The theory of colours

The theory of colours comprises aesthetic or scientific  theories about the function and effect of colours on humans, nature in general and animals. It is a theory about colours and not about colour agents (pigments, colouring substances). In the literary world there are no uniform, homogenous colour theories but a variety of colour hypotheses.

In what colour world do you live? Do you prefer harmony? Contrast? Or tone-in-tone? Whatever you like, you will find what you need in the paint spray range.
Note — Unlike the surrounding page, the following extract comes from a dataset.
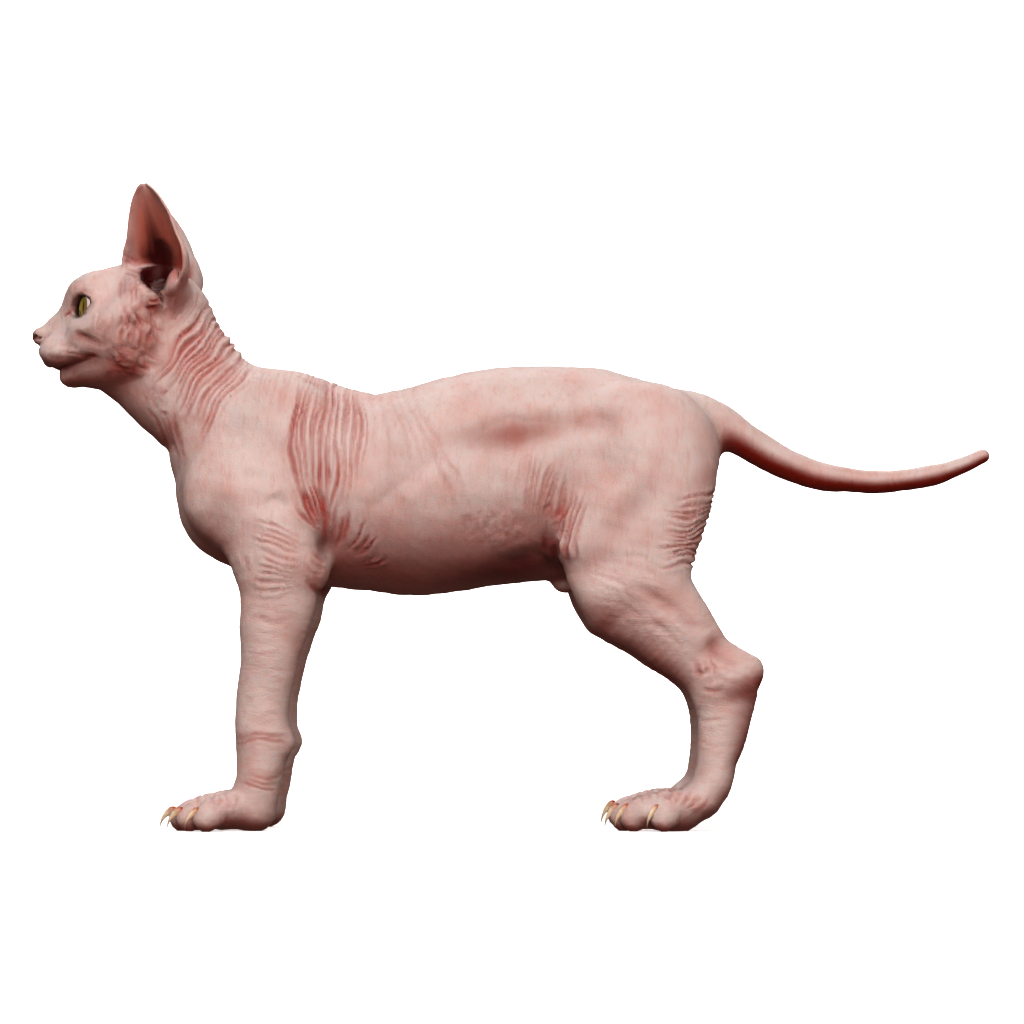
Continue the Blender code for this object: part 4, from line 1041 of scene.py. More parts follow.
def add_creases(points, height, red_and_shade, fold):
    """Press the creases into a height map, and note where skin is folded and how red the creases are
    painted, for their own redness and for painted shade.
    """
    bends = [ripple(points, size, seed) for size, seed in CREASE_BENDS]
    side = points[:, (0, 2)] + CREASE_BEND * np.column_stack(bends)
    middle, spread, size, seed = CREASE_STRENGTH
    strength = middle + spread * ripple(points, size, seed)
    for seed, (count, width, depth, lift, crease_red_and_shade, first, last) in enumerate(CREASES.values()):
        for line, size, wide in crease_lines(seed, count, width, first, last):
            reach = CREASE_REACH * wide
            near = ((side > line.min(axis=0) - reach) & (side < line.max(axis=0) + reach)).all(axis=1)
            if not near.any():
                continue
            gap, along = line_distance(side[near], line)
            taper = fade(np.minimum(along, 1 - along), 0, CREASE_TAPER)
            force = size * taper * strength[near]
            banks = bell(gap - BANK_PLACE * wide, BANK_WIDTH * wide)
            height[near] += CREASE_RAISE * force * (lift * banks - depth * groove(gap, wide))
            # A crease is painted dark red: its own redness and painted shade in one colour.
            tint = crease_red_and_shade * np.clip(force, 0, 1) * bell(gap, RED_AND_SHADE_WIDTH * wide)
            red_and_shade[near] = np.maximum(red_and_shade[near], tint)
            if width < WIDEST_WRINKLE:
                fold[near] = np.maximum(fold[near], taper * bell(gap, FOLD_WIDTH * wide))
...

The colours used appear differently on each screen and, for technical reasons, are not binding as far as the colour tone is concerned.

Light-dark contrast

This refers to the use of the various levels of brightness and tones of the colours. All colours can be lightened using white or darkened with black. The light-dark contrast prevails not only among the achromatic colours black, white and grey, but also among the chromatic colours. The same level of brightness makes colours related whilst strong light-dark contrasts creates plasticity as light colours come to the fore whilst dark colours move into the background.

Cold-warm contrast

The cold-warm contrast defines the different ways people react to colours: Orange-red is seen as the most warm, blue-green the coldest colour. Tests have shown that blue rooms are perceived as ‘cold’, whilst orange-red rooms are considered to be pleasantly ‘warm’ even when they have the same room temperature. The colours on the left half of the colour circle, i.e. from blue-violet to yellow-green, are generally perceived as cold whilst those on the right side, i.e. yellow to red-violet as warm. In landscape painting, the cold-warm contrast is used to give pictures a spatial element as the colours furthest away move toward blue, i.e. become cold.

Colour-in-itself contrast

The colour-in-itself contrast is the simplest of all colour contrasts. It occurs almost automatically as soon as colours are used and defines the contrast between the colours. A stronger colour-in-itself contrast (i.e. two strong colours directly next to each other) is usually colourful, loud, strong and decisive. When the brightness is reduced and mixed with other colours, the colour-in-itself contrast becomes weaker. The colour-in-itself contrast is at its strongest when the pure colours yellow, red, blue are used together.

Quality contrast

The quality contrast occurs between saturated, bright colours and dull broken colours, i.e. differences in the colour quality. The radiation and illuminating effect of the colours can be changed by adding white, black, grey or mixing the complementary colours. The quality contrast can be affected by neighbouring colours, for example veiled colour tones still appear bright and intensive next to a neutral grey.

Quantity contrast

Contrary to the quality contrast, the quantity contrast is based on the differently sized coloured areas. If these have certain proportions, the visual effect of the colours is equally intensive and is therefore deemed harmonious. For example, one part orange corresponds to two parts blue. One part yellow corresponds to three parts violet.   Red and green on the other hand need the same surface area.

Complementary contrast

The complementary contrast describes the effect of two colours that have the greatest difference to each other as colours.  The complementary colours lie diametrically opposite each other on the colour circle. The fact that they are so different means that they mutually enhance each other. When placed directly next to each other, complementary colour achieve excellent illumination levels and colour effects in which each colour develops its full effect.

Simultaneous contrast

Its effect is based on the complementary law which states that every pure colour physiologically demands a  counter colour. If this colour is missing, the human sense of vision simultaneously creates the complementary colour. An intensive green makes an adjacent neutral grey appear red whilst a saturated red makes the same grey appear green. For any given colour, the human perception simultaneously forms the complementary colour and causes a change to the adjacent colour areas.